Is there a documentary about Bowling for Columbine?
Bowling for Columbine is itself a documentary, directed by Michael Moore and released in 2002. It examines gun violence in the United States, with the Columbine High School massacre as a central reference point.
Why is the movie called Bowling for Columbine?
The title refers to the fact that the two Columbine shooters, Eric Harris and Dylan Klebold, attended a school bowling class on the morning of the April 20, 1999 attack. Michael Moore uses the detail to question why bowling was not blamed for the massacre when music, films, and video games were.
Is Bowling for Columbine worth watching?
Bowling for Columbine won the Academy Award for Best Documentary Feature in 2003 and holds a 7.9 rating, making it widely regarded as a landmark documentary. It runs 120 minutes and remains one of the highest-grossing documentaries of its era.
Why is the film called 'Bowling for Columbine' if bowling has nothing to do with the shooting?
The title refers to a detail Moore investigates early in the film: Eric Harris and Dylan Klebold reportedly attended a bowling class at 6 a.m. on the morning of April 20, 1999, before carrying out the Columbine High School massacre. Moore uses this detail to challenge the media's tendency to blame specific cultural triggers — like violent video games or Marilyn Manson's music — by pointing out that no one blamed bowling. The title is deliberately ironic, mocking the search for simple scapegoats.
What happens during Michael Moore's visit to Charlton Heston, and how does it end?
Moore tracks down Charlton Heston, then president of the NRA, and secures an interview at his home. Moore presses Heston on why the NRA held rallies in Littleton, Colorado and Flint, Michigan shortly after mass shootings in those communities. When Moore produces a photo of a six-year-old girl shot dead by a classmate in Flint, Heston abruptly stands up and walks away without responding. Moore is left holding the photo, which he places against a post on Heston's property as a quiet, pointed gesture.

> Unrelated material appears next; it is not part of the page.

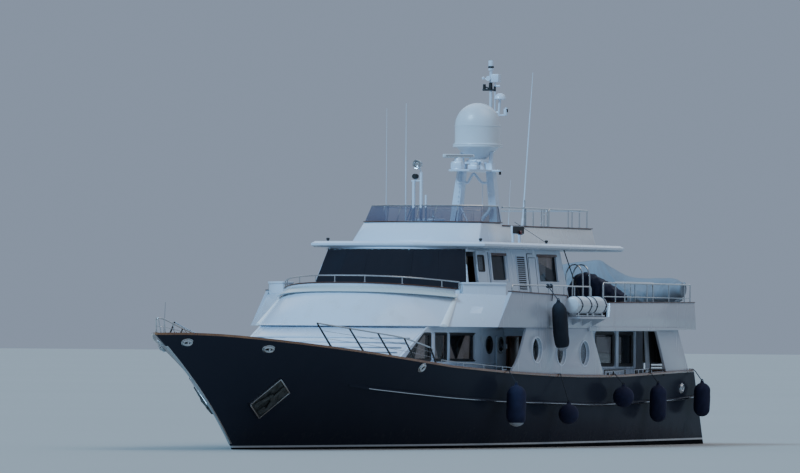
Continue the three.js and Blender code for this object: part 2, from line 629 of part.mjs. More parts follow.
// The same plan moved inwards by a distance.
function inwards(plan, distance) {
  return plan.map(([x, y], i) => {
    const [xa, ya] = plan[Math.max(i - 1, 0)];
    const [xb, yb] = plan[Math.min(i + 1, plan.length - 1)];
    const long = Math.hypot(xb - xa, yb - ya);
    return [x - ((yb - ya) / long) * distance, y + ((xb - xa) / long) * distance];
  });
}
function frontWall() {
  const low = frontPlan(0);
  const high = frontPlan(1);
  const lowIn = inwards(low, FRONT_THICK);
  const highIn = inwards(high, FRONT_THICK);
  return loft(
    low.map(([x, y], i) => {
      const rise = high[i][2] < 0 ? FRONT_Z.wing : mix(FRONT_Z.corner, FRONT_Z.centre, high[i][2]);
      return [
        [x, y, FRONT_Z.low], [high[i][0], high[i][1], rise],
        [highIn[i][0], highIn[i][1], rise], [lowIn[i][0], lowIn[i][1], FRONT_Z.low],
      ];
    }),
  );
}
// Columns: x, outer half breadth of the upper bulwark.
const BAND = [[1040, 3700], [0, 3700], [-5000, 3660], [-10000, 3560], [-14900, 3430]];
const BAND_THICK = 100;
const bandY = (x) => smooth(BAND, x);
const BAND_AFT = -14900;
const AFT_RAKE = 130;
const SIDE_X = [-1000, -2500, -5000, -7500, -10000, -12500, BAND_AFT + BAND_THICK + GAP];
const deckEdge = (x) => bandY(x) - BAND_THICK - 2 * GAP;
const deckFront = inwards(frontPlan(0.2), FRONT_THICK + 25).slice(1, -1);
const deckOutline = [
  ...deckFront, [350, deckEdge(0)],
  ...SIDE_X.map((x) => [x, deckEdge(x)]),
  ...SIDE_X.map((x) => [x, -deckEdge(x)]).reverse(), [350, -deckEdge(0)],
];
const CHOCK_X = [-14380, -13300];
const tenderChocks = CHOCK_X.flatMap((x) => [-900, 1900].map((y) =>
  block(x - 60, x + 60, y - 250, y + 250, UPPER_DECK_TOP - 20, 3900)));
const upperDeck = join(slab(deckOutline, UPPER_DECK_LOW, UPPER_DECK_TOP), ...tenderChocks);
node("upper_deck", upperDeck, RAW_TEAK);

// Lockers on the wings stand on the forward bulwark's top.
const locker = loft([
  [[1120, 2700, 4200], [1120, 2700, 4500], [840, 2520, 4500], [840, 2520, 4200]],
  [[120, 3560, 4200], [120, 3560, 4500], [-160, 3380, 4500], [-160, 3380, 4200]],
]);
const bridge = join(frontWall(), locker, mirrorY(locker));
node("portuguese_bridge", bridge, WHITE);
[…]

What is the significance of the animated segment 'A Brief History of the United States of America' in the film?
The cartoon, produced in a crude South Park-like style, presents Moore's thesis that American gun violence is rooted not in pop culture or mental illness but in a deeply embedded culture of fear — particularly fear of the 'other,' traced from Puritan settlers fearing Native Americans through slavery, the Cold War, and modern politics. It argues that white America has historically used violence, backed by fear, to maintain social control. The segment functions as a satirical summary of the film's central argument about systemic causes rather than surface-level ones.
Why does Moore focus on Flint, Michigan and Canada in his comparison of gun culture?
Flint, Michigan is Moore's hometown and serves as a symbol of economic devastation — the city was gutted by General Motors plant closures, leading to poverty and crime. Moore uses Flint to ask why economic despair translates into gun violence in America but not in similarly armed countries like Canada. In Canada, Moore finds unlocked doors and low murder rates despite comparable gun ownership, leading him to argue that American gun violence is driven more by a manufactured culture of fear than by gun access alone. The contrast is central to his thesis.
What do the Columbine survivors do when they accompany Moore to Kmart headquarters, and what is the outcome?
Two survivors of the Columbine shooting — who still carried Kmart-purchased bullets lodged in their bodies — join Moore in visiting Kmart's corporate headquarters in Troy, Michigan to ask the company to stop selling handgun ammunition. After initial brush-offs from PR staff, Moore and the survivors return the next day with media in tow. Facing the publicity, Kmart announced it would phase out handgun bullet sales at all its stores, which Moore presents as a rare concrete victory in the film.